There was a problem hiding this comment.
I've tried to simplify this by moving the default implementations to AbstractRestChannel, which is a better home for them anyway. Does that help?
There was a problem hiding this comment.
Not better by much I'm afraid. My main concern is simply with the fact that the RestChannel as an abstraction is already kind of broken and on the list of things to refactor away.
With this change we get a lot less flexible in fixing the abstractions here. If you just inline the logic from here to where we call the tracer on the other hand, the change has zero negative impact on the flexibility we have in refactoring the REST layer.
Looking at this from a different perspective: There really isn't a clear definition of the lifecycle of a RestChannel today so either this doesn't need to live on the rest channel and is just needless complexity or it introduces new subtle requirements on its lifecycle. Just inlining the code and making it completely independent of the channel instances avoids trouble either way.
| return attributes; | ||
| } | ||
|
|
||
| void setTracePath(String path); |
There was a problem hiding this comment.
What is this going to be used for? Unless we have to, we shouldn't start associating more state with the implementations of this interface. They are already hard to maintain and on the list of things to refactor, due to the difficulty behind the releasing of the x-content builders that come out of them.
There was a problem hiding this comment.
When tracing REST requests, APM typically names spans and transactions using a concatenation of the HTTP method and request path. However, it's better for the name to be low cardinality, so if you're using path variables, you want to use paths that still have the /{var} placeholders. This trace path stuff is all about getting access to the path without variables.
| /** | ||
| * Something which maps onto a <i>span</i> in a distributed trace. | ||
| */ | ||
| public interface Traceable { |
There was a problem hiding this comment.
I'm not sure I understand the motivation or need for this interface.

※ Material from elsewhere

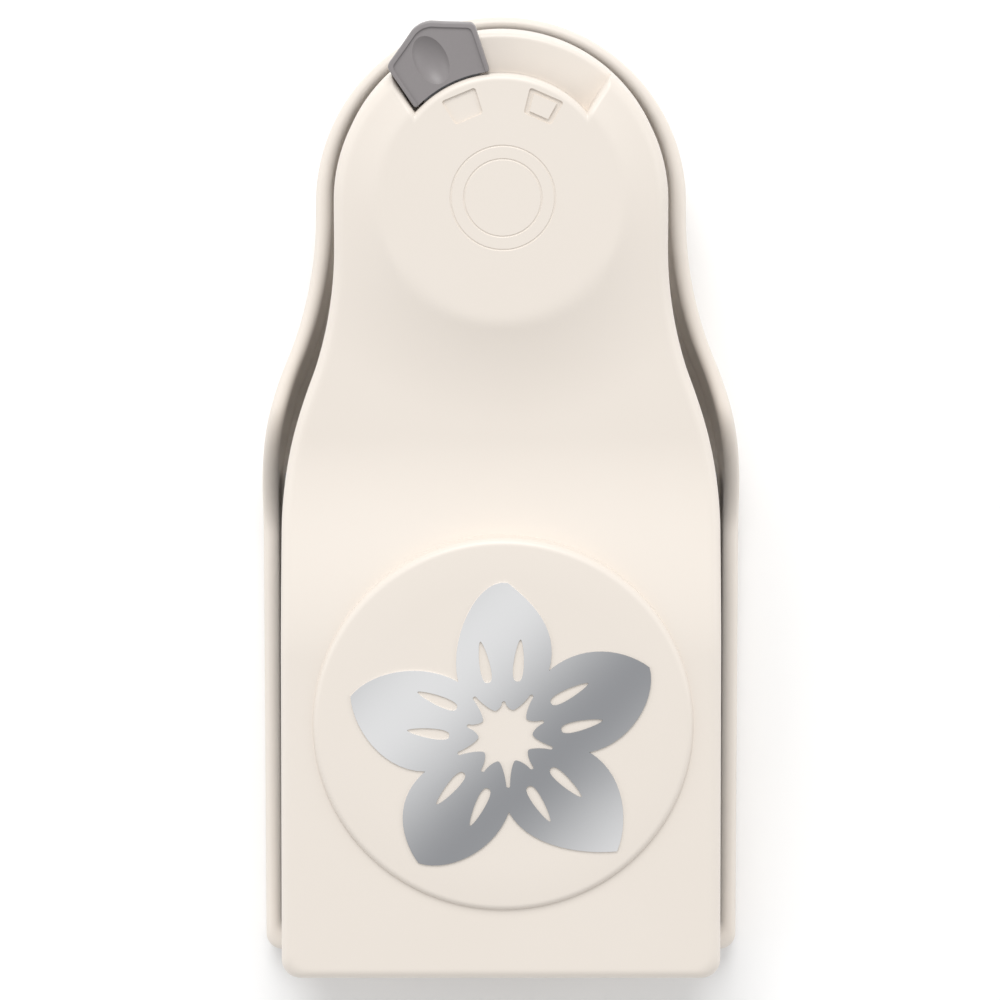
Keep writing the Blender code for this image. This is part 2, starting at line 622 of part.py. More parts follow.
def make_cover():
    rings = [(0, lambda y: COVER_BOTTOM)]
    for turn in (0, 30, 60, 90):
        inset = COVER_EDGE_ROUND * (1 - math.cos(math.radians(turn)))
        drop = COVER_EDGE_ROUND * (1 - math.sin(math.radians(turn)))
        rings.append((inset, lambda y, drop=drop: edge_height(y) - drop))
    rings.append((SHOULDER_WIDTH, top_height))
    cover = loft("lever_cover", rings, PARTS)
    join(cover, rod("flower_disc", DISC_RADIUS, DISC_ROOT_Z, DISC_Z, 0, DISC_Y, CUTTERS, segments=60))
    hollow_cover(cover)
    cut_selector_track(cover)
    for i, (x, y, low, top, deep) in enumerate(COVER_BOSSES):
        join(cover, rod(f"boss_{i}", 3.2, low, top, x, y, CUTTERS, segments=16))
        cut(cover, rod(f"boss_bore_{i}", 1.3, low - 5, deep, x, y, CUTTERS, segments=12))
    join(cover, rod("selector_post", 3, 24.2, PAD_Z - 1, 0, TRACK_Y, CUTTERS))
    cut(cover, rod("selector_post_bore", 1.7, 20, 27, 0, TRACK_Y, CUTTERS, segments=16))
    finish(cover, LOOK["cream"], LEVER)


def hollow_cover(cover):
    """The inside follows the outside, but stays under the selector's ledge at the back."""
    def under(height):
        return lambda y: min(height(y) - COVER_WALL, LEDGE_Z - COVER_WALL if y > 64 else 99)

    rings = [(COVER_WALL, lambda y: COVER_BOTTOM - 5), (COVER_WALL, lambda y: under(edge_height)(y) - 1)]
    rings += [(COVER_WALL + 1, under(edge_height)), (COVER_WALL + SHOULDER_WIDTH, under(top_height))]
    cut(cover, loft("cover_hollow", rings, CUTTERS))
    pocket = circle(0, TRACK_Y, TRACK_RADIUS - COVER_WALL, 38)
    cut(cover, prism("arm_pocket", [pocket], 18, PAD_Z - COVER_WALL - 0.05, CUTTERS))


def cut_selector_track(cover):
    """The step round the back of the pad that the knob slides on, and the slit its arm passes through."""
    track = arc((0, TRACK_Y), TRACK_RADIUS, 90 + TRACK_HALF_ANGLE, 90 - TRACK_HALF_ANGLE, 19)
    lean = math.radians(TRACK_END_LEAN)
    corner = (track[-1][0] + 16 * math.sin(lean), track[-1][1] + 16 * math.cos(lean))
    track += [corner, (corner[0], 110), (-corner[0], 110), (-corner[0], corner[1])]
    cut(cover, prism("selector_track", [track], LEDGE_Z, 45, CUTTERS))
    slit = arc((0, TRACK_Y), TRACK_RADIUS + 0.7, 90 + SLIT_HALF_ANGLE, 90 - SLIT_HALF_ANGLE, 15)
    slit += arc((0, TRACK_Y), TRACK_RADIUS - 3, 90 - SLIT_HALF_ANGLE, 90 + SLIT_HALF_ANGLE, 15)
    cut(cover, prism("arm_slit", [slit], LEDGE_Z + 0.15, PAD_Z - COVER_WALL - 0.2, CUTTERS))


def make_badge():
    outlines = [flower_outline(steps=7)] + detail_outlines(0)
    finish(prism("flower_badge", outlines, DISC_Z + 0.1, DISC_Z + 0.4, PARTS), LOOK["foil"], LEVER)


def make_lever_frame():
    """The pressed-steel frame inside the lever: two rails with hinge ears and press noses, tied across."""
    ear = 4.0
    rail = [(HINGE_Y - ear, RAIL_HIGH)] + arc((HINGE_Y, HINGE_Z), ear, 180, 360, 12)
    rail += [(HINGE_Y + ear, RAIL_LOW)] + arc((FLOWER_Y, RAIL_LOW + 0.1), 3, 180, 360, 8)
    rail += [(20, RAIL_LOW), (20, RAIL_HIGH), (-30, RAIL_HIGH), (-30, 27.6), (-46, 27.6), (-46, RAIL_HIGH)]
    bore = circle(HINGE_Y, HINGE_Z, HINGE_PIN_RADIUS + GAP)
    frame = box("lever_frame", (-23.5, 23.5), (-8, 34), (20.7, 22.2), PARTS)
    join(frame, prism("rail_left", [rail, bore], -RAIL_OUT, -RAIL_IN, CUTTERS, "X"))
    join(frame, prism("rail_right", [rail, bore], RAIL_IN, RAIL_OUT, CUTTERS, "X"))
    join(frame, box("front_bar", (-23.5, 23.5), (-68, -63), (20.8, 23.7), CUTTERS))
    join(frame, box("press_bar", (-23.5, 23.5), (-45.5, -30.5), (24.5, 27.5), CUTTERS))
    for i, (x, y, _, _, deep) in enumerate(COVER_BOSSES):
        cut(frame, rod(f"frame_hole_{i}", 1.5, 15, 26, x, y, CUTTERS, segments=12))
        under = 20.5 if y < 0 else 20.4
        screw = [(0, deep - 0.5), (1, deep - 0.5), (1, under), (2.4, under)]
        screw += [(2.4, under - 1.3), (0, under - 1.3)]
        made = turned(f"cover_screw_{i + 1}", screw, x, y, PARTS, 16)
        finish(made, LOOK["dark_steel"], LEVER)
    finish(frame, LOOK["steel"], LEVER)


# --- Selector ---

def make_slide():
    """The bar that carries the knob's choice forward: its thick nose comes over the carrier's button."""
    nose = FLOWER_Y + 1.2
    side = [(nose, SLIDE_LOW), (nose + 8.2, SLIDE_NOSE), (nose + 13.5, SLIDE_NOSE)]
    side += [(nose + 15, SLIDE_LOW + 0.1), (37, SLIDE_LOW + 0.1), (37, SLIDE_HIGH)]
    side += [(FLOWER_Y - 1.4, SLIDE_HIGH), (FLOWER_Y - 1.4, SLIDE_LOW)]
    slide = prism("selector_slide", [side], -4.5, 4.5, PARTS, "X")
    drive_y = TRACK_Y + SLIDE_TRAVEL / 2
    end = drive_y + 3.2
    tail = [(-4, 30), (6, 30), (15.4, 41), (15.4, end - 3.6), (13.9, end), (6.9, end)]
    tail += [(6.9, 43), (3.5, 35.5), (-4, 35.5)]
    slot = rectangle(8.4, 13.8, drive_y - 1.7, drive_y + 1.7)
    join(slide, prism("slide_tail", [tail, slot], SLIDE_LOW + 0.25, SLIDE_HIGH - 0.15, CUTTERS))
    finish(slide, LOOK["steel"], SLIDE)


def make_selector_arm():
    arm = rod("selector_arm", 5.5, ARM_LOW, ARM_HIGH, 0, TRACK_Y, PARTS)
    join(arm, box("knob_arm", (-5, 5), (TRACK_Y, TRACK_Y + 24.8), (ARM_LOW + 0.1, ARM_HIGH - 0.1), CUTTERS))
    across = (TRACK_Y - 2.2, TRACK_Y + 2.2)
    join(arm, box("drive_arm", (0, DRIVE_RADIUS), across, (ARM_LOW + 0.2, ARM_HIGH - 0.2), CUTTERS))
    join(arm, rod("drive_pin", 1.4, 22.9, ARM_HIGH - 0.5, DRIVE_RADIUS, TRACK_Y, CUTTERS, segments=16))
    cut(arm, rod("arm_bore", 3.3, 20, 30, 0, TRACK_Y, CUTTERS))
    finish(arm, LOOK["dark_steel"], SELECTOR)


def make_knob():
    """A pointed thumb-piece that rides on the ledge, hollow underneath for its arm."""
    inner = arc((0, TRACK_Y), TRACK_RADIUS + 0.4, 90 + KNOB_HALF_ANGLE, 90 - KNOB_HALF_ANGLE, 8)
    outline = inner + [(x, y + TRACK_Y) for x, y in mirrored_back(KNOB_TIP)]
    knob = prism("selector_knob", [outline], KNOB_LOW, KNOB_HIGH, PARTS)
    socket = (TRACK_Y + 10, TRACK_Y + 25.2)
    cut(knob, box("knob_socket", (-5.3, 5.3), socket, (20, ARM_HIGH + GAP), CUTTERS))
    finish(knob, LOOK["grey"], SELECTOR)


def make_selector_screw():
    screw = [(0, 26.6), (1.4, 26.6), (1.4, 22.9), (2.8, 22.9), (2.8, 21.3), (0, 21.3)]
    finish(turned("selector_screw", screw, 0, TRACK_Y, PARTS, 16), LOOK["dark_steel"], LEVER)
    rings = [circle(0, TRACK_Y, 5.4, 24), circle(0, TRACK_Y, 1.7, 16)]
    finish(prism("selector_washer", rings, 23.2, 23.9, PARTS), LOOK["steel"], LEVER)


# --- Assembly ---

clear_scene()
PARTS = collection("craft_punch")
CUTTERS = collection("cutters")

LOOK = {
    "cream": material("cream_plastic", CREAM, 0.45, 0),
    "grey": material("grey_plastic", GREY, 0.45, 0),
    "steel": material("steel", STEEL, 0.35, 1),
    "dark_steel": material("dark_steel", DARK_STEEL, 0.4, 1),
    "foil": material("silver_foil", FOIL, 0.25, 1),
}

LEVER = pivot("lever_axis", (0, HINGE_Y, HINGE_Z), turn_x=OPEN_ANGLE)
SELECTOR = pivot("selector_axis", (0, TRACK_Y, ARM_LOW), LEVER, turn_z=SELECTOR_TURN / 2)
SLIDE = pivot("slide_axis", (0, TRACK_Y, SLIDE_LOW), LEVER)
PUNCH = pivot("punch_axis", (FLOWER_X, FLOWER_Y, FLANGE_LOW), shift=(0, 0, STROKE))
CARRIER = pivot("carrier_axis", (FLOWER_X, FLOWER_Y, CARRIER_LOW), PUNCH)
DETAIL_DIE = pivot("detail_die_axis", (FLOWER_X, FLOWER_Y, DETAIL_LOW), shift=(0, 0, DETAIL_DROP))

make_base()
make_die()
make_detail_die()
make_retainer()
make_guide()
make_return_springs()
make_hinge_pin()
make_punch()
make_pin_carrier()
make_cover()
make_badge()
make_lever_frame()
make_slide()
make_selector_arm()
make_knob()
make_selector_screw()

ORIGIN = bpy.data.objects.new("craft_punch_origin", None)
ORIGIN.location = (0, ORIGIN_SHIFT * MM, 0)
PARTS.objects.link(ORIGIN)
for piece in PARTS.objects:
    if piece.parent is None and piece is not ORIGIN:
        piece.parent = ORIGIN
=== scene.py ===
# %% [markdown]
# A craft punch: a sprung lever presses a flower-shaped punch through paper held in a slot.
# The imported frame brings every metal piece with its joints. This lesson dresses it: the two cream
# mouldings, the grey knob, the foil flower and the springs are modelled finely here, and every
# piece gets its own finish. All lengths are in millimetres until the last step of each piece.

# %% Load the frame
import json
import math

import bmesh
import bpy
from mathutils import Matrix, Vector


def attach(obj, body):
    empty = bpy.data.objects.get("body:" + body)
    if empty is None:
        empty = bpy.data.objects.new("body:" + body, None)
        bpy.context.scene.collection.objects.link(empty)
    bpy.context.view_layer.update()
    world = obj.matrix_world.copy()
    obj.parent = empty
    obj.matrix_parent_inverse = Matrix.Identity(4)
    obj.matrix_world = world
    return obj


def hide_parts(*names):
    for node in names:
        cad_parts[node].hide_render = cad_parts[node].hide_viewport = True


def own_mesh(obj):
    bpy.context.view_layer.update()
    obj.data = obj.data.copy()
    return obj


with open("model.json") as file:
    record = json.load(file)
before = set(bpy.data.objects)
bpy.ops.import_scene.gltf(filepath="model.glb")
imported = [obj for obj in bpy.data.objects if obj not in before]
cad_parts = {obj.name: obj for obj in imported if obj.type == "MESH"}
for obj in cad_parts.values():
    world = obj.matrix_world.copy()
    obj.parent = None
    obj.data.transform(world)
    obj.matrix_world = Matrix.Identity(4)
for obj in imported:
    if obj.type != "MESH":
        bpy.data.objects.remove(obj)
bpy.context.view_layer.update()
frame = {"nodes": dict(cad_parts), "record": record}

# %% [markdown]
# The lever is drawn lying flat and then turned open about its hinge pin, so that its shapes stay
# simple. The whole object sits a little behind the drawing's zero line, to be centred.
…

It appears a Traceable is just a tuple of two strings and a map and each call-site of a Tracer will only ever receive a single type anyway.
Why can't we just pass two strings and a map instead and put the logic for stuff like the fact that the span id is the task id as a string to the call sites? That way we avoid the added complexity of blowing up various of interfaces and having to implement rather redundant things like the overrides in the delegate rest response channel.
Unless we have call sites where we would e.g. pass either a channel or a task, this seems like the wrong level of abstraction to me.
There was a problem hiding this comment.
The abstraction was introduced in the original SpaceTime project. TBH I never thought about changing it.
We have this abstraction because we won't stop with tracing tasks. For example, in pugnascotia@06d6105 (and bear in mind that is just a quickly hacked-together example, hence it does some questionable things), we're tracing FetchSubPhaseProcessor instances, and there's quite a few implementations of that interface. It's not difficult to imagine that each span might want to add different attributes to the span, and it would be better for that logic to live on the individual implementations that rather in the FetchPhase class.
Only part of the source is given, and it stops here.